The historic reconciliation was based on a historic compromise:
acceptance of the principle of the partition of Palestine. Both sides
accepted territorial compromise as the basis for the settlement of
their long and bitter conflict. Each side resigned itself to parting
with territory it had previously regarded not only as its patrimony but
as a vital part of its national identity. For the Palestinians the
compromise they had to make was particularly painful. But by giving up
their claim to 78 per cent of mandatory Palestine they hoped to secure
an independent state over the rest.
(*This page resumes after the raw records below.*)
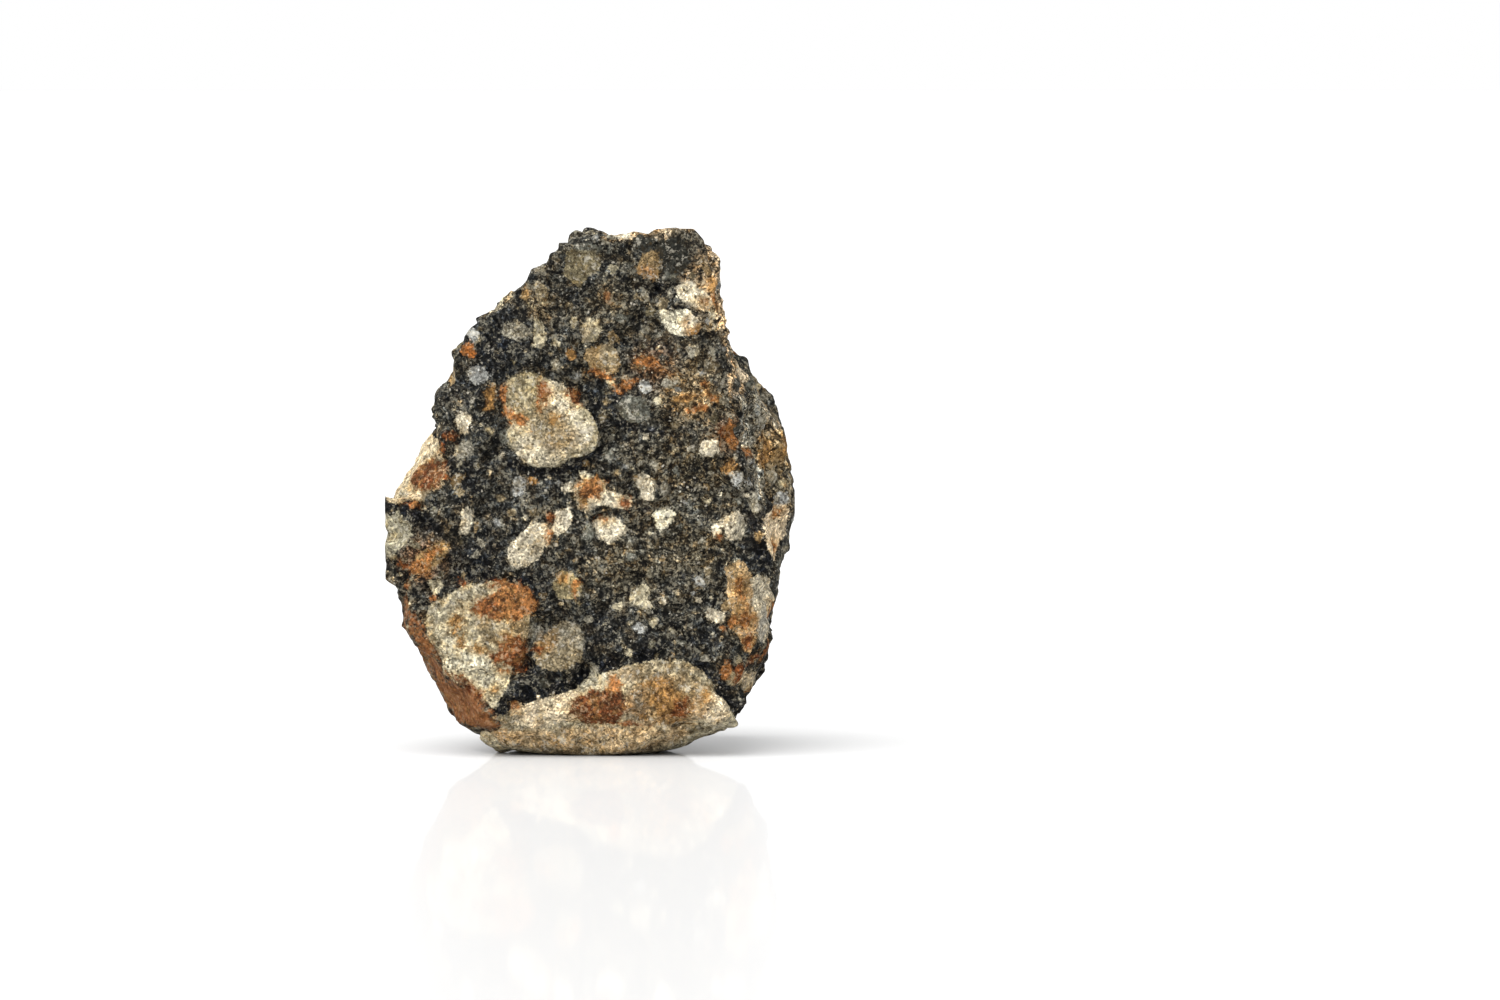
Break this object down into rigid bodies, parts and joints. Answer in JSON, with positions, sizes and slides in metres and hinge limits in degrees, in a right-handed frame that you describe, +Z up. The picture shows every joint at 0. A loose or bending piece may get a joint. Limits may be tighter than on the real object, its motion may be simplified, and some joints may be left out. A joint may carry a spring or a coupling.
{
  "type": "lunar meteorite",
  "caption": "Small broken stone of dark lunar breccia with pale and rust-coloured clasts, standing on a small flat spot.",
  "frame": {"origin": "middle of the bounding box's base, on the surface that the stone rests on", "axes": "+Z up, as the stone stands in the picture; -Y out of the broad broken face; +X to the right when that face is looked at"},
  "size_m": [0.0138, 0.0104, 0.0179],
  "materials": {
    "breccia": "rough broken breccia, dark grey groundmass with cream, tan and rust clasts"
  },
  "bodies": {
    "root": {"stone": "breccia"}
  },
  "joints": []
}
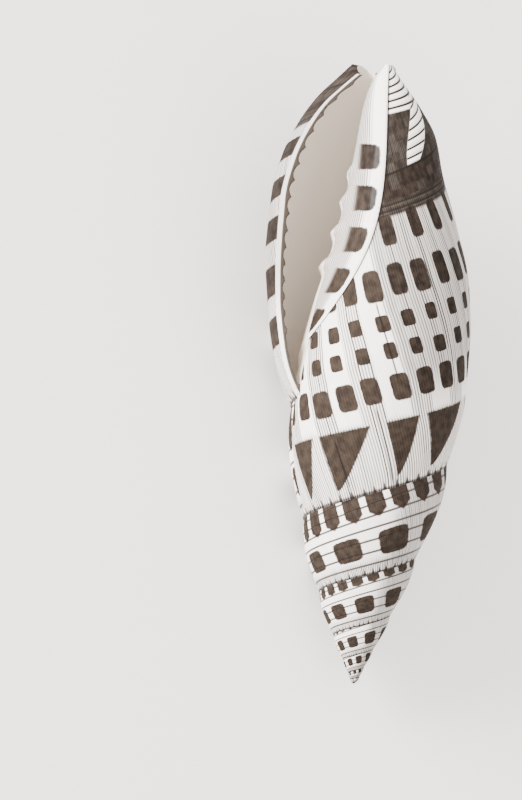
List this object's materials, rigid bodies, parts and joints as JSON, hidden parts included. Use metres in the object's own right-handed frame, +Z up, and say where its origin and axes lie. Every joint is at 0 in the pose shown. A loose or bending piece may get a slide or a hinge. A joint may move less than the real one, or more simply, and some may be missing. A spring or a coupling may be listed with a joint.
{
  "type": "mitre shell",
  "caption": "Empty mitre sea shell with a long spire and a narrow toothed opening, lying on its back with the opening up.",
  "frame": {"origin": "centre of the bounding box in plan, on the surface that the shell lies on", "axes": "+Z up, +Y along the shell towards its front end, the spire towards -Y, the opening up and to -X"},
  "size_m": [0.0384, 0.1086, 0.0355],
  "materials": {
    "shell": "smooth, glossy off-white shell with rows of dark umber blotches"
  },
  "bodies": {
    "root": {"shell": "shell"}
  },
  "joints": []
}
The two sides, by accepting the
principle of partition at the same time, seemed to be setting aside the
ideological dispute over who was the rightful owner of Palestine and to
be turning to the task of finding a practical solution to the problem
of sharing the cramped living space between the Jordan River and the
Mediterranean Sea.
The shape of the final settlement was not specified in the Declaration
of Principles but left to negotiations between the two parties during
the latter part of the transition period of five years. The declaration
was completely silent on such vital issues as the right of return of
the 1948 refugees, the borders of the Palestinian entity, the status of
Jerusalem, and the future of the Jewish settlements in the occupied
territories. Both sides took a calculated risk, realising that a great
deal would depend on the way the experiment in Palestinian
self-government worked out in practice. They assumed that the
experience of working together during the transition period would
generate the trust necessary to tackle the most difficult issues and to
forge a viable peace settlement. Although the Declaration of Principles
did not state specifically that there will be an independent
Palestinian state at the end of the interim period, this was the clear
intention of the leaders who signed it.
Not every one on the Palestinian side shared these optimistic
assumptions. Some Palestinian groups, secular as well as religious
ones, rejected the very idea of compromise with the Jewish state.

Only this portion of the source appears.